EXERCISE INSTRUCTIONS. Repeat the listing below word for word, stopping after the line that contains "# cooler grey on the upright faces than on the brownish tops.".

++++++++

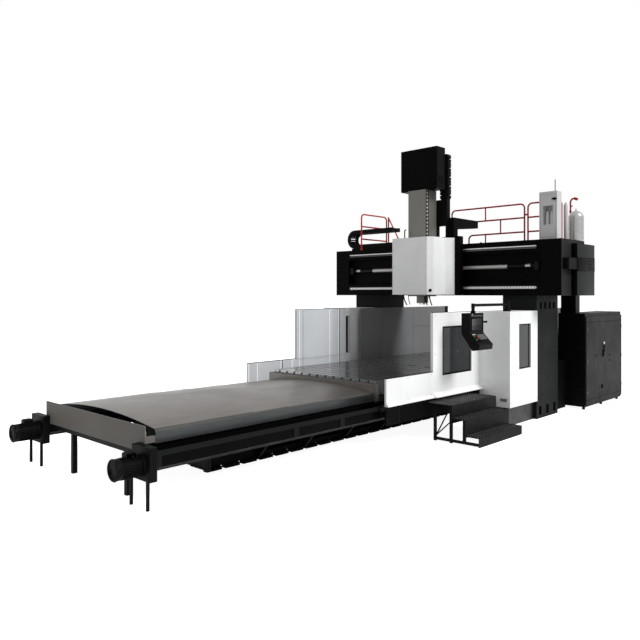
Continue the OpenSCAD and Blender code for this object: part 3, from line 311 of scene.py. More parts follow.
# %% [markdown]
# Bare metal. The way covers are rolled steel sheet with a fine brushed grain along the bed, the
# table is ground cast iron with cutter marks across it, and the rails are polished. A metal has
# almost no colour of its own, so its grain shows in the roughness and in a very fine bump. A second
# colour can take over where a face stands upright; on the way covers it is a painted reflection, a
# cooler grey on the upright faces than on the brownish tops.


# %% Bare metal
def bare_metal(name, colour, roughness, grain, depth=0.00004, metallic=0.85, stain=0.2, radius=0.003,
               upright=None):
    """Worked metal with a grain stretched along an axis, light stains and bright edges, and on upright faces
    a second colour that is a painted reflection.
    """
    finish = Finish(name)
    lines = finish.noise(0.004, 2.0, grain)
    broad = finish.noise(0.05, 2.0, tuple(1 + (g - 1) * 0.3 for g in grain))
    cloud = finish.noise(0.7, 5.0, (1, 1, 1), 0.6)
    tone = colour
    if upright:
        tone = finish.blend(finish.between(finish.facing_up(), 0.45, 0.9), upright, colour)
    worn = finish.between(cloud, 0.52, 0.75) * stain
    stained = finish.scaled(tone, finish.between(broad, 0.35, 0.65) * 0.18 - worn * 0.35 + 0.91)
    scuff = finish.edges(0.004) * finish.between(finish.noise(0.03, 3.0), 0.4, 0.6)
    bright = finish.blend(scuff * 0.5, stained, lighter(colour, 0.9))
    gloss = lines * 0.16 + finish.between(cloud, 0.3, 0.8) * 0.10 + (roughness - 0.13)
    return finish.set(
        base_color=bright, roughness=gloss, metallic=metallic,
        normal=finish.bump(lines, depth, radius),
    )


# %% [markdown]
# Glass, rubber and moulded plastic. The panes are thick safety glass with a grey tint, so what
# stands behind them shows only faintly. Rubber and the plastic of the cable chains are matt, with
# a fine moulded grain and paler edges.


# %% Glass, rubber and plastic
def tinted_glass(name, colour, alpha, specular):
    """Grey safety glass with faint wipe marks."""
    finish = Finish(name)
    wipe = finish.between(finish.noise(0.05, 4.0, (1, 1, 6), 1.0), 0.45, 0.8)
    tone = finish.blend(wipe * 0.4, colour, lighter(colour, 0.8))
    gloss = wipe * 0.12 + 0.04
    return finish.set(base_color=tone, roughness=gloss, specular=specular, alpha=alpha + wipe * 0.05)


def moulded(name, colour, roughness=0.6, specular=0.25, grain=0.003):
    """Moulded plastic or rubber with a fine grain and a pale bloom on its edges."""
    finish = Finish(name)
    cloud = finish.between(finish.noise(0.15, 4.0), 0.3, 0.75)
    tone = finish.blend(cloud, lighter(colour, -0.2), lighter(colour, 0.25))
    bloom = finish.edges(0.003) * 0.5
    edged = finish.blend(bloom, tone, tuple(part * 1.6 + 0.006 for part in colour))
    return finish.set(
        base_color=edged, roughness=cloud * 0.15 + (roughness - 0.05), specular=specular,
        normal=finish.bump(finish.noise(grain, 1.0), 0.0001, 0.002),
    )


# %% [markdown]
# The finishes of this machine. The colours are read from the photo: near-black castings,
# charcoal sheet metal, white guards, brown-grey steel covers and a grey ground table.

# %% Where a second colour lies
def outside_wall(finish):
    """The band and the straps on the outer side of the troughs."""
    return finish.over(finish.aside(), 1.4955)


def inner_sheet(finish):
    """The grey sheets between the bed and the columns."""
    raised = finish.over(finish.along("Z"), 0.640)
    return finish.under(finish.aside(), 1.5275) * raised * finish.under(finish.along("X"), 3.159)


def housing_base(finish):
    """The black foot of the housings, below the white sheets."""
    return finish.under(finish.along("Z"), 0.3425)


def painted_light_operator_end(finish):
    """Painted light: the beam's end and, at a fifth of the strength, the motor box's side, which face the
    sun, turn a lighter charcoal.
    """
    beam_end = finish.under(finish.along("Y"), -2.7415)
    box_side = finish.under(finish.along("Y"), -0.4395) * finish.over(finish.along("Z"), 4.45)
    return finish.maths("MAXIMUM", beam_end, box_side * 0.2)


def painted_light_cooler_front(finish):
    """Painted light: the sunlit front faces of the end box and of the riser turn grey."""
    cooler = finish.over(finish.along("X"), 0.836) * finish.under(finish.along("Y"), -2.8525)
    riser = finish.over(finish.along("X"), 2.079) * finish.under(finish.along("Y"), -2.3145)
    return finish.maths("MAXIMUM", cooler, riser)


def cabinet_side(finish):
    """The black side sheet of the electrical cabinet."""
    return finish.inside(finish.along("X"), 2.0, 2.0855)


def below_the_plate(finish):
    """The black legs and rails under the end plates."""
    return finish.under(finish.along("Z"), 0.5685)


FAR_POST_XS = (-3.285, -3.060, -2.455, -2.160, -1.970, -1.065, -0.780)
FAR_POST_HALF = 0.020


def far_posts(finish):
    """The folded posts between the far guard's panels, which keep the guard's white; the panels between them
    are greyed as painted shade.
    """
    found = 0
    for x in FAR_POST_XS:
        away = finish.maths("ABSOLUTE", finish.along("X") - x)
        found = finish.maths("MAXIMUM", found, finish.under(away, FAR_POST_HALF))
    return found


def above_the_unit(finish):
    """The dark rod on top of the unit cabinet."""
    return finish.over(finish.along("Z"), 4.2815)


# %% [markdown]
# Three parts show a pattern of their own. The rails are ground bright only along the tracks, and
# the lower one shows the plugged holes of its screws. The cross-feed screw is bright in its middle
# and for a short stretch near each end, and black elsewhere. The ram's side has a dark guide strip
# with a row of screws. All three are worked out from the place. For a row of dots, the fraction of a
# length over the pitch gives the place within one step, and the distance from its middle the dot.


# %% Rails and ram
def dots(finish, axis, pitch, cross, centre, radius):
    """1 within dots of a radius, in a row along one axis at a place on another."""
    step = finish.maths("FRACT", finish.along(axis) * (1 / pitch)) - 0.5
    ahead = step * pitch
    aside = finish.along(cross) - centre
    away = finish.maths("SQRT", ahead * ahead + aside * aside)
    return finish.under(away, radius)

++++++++

FINISHED EXERCISE.
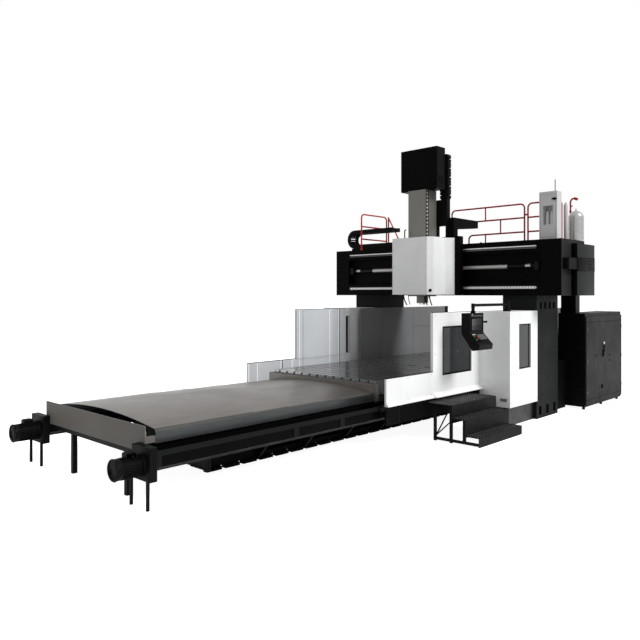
Continue the OpenSCAD and Blender code for this object: part 3, from line 311 of scene.py. More parts follow.
# %% [markdown]
# Bare metal. The way covers are rolled steel sheet with a fine brushed grain along the bed, the
# table is ground cast iron with cutter marks across it, and the rails are polished. A metal has
# almost no colour of its own, so its grain shows in the roughness and in a very fine bump. A second
# colour can take over where a face stands upright; on the way covers it is a painted reflection, a
# cooler grey on the upright faces than on the brownish tops.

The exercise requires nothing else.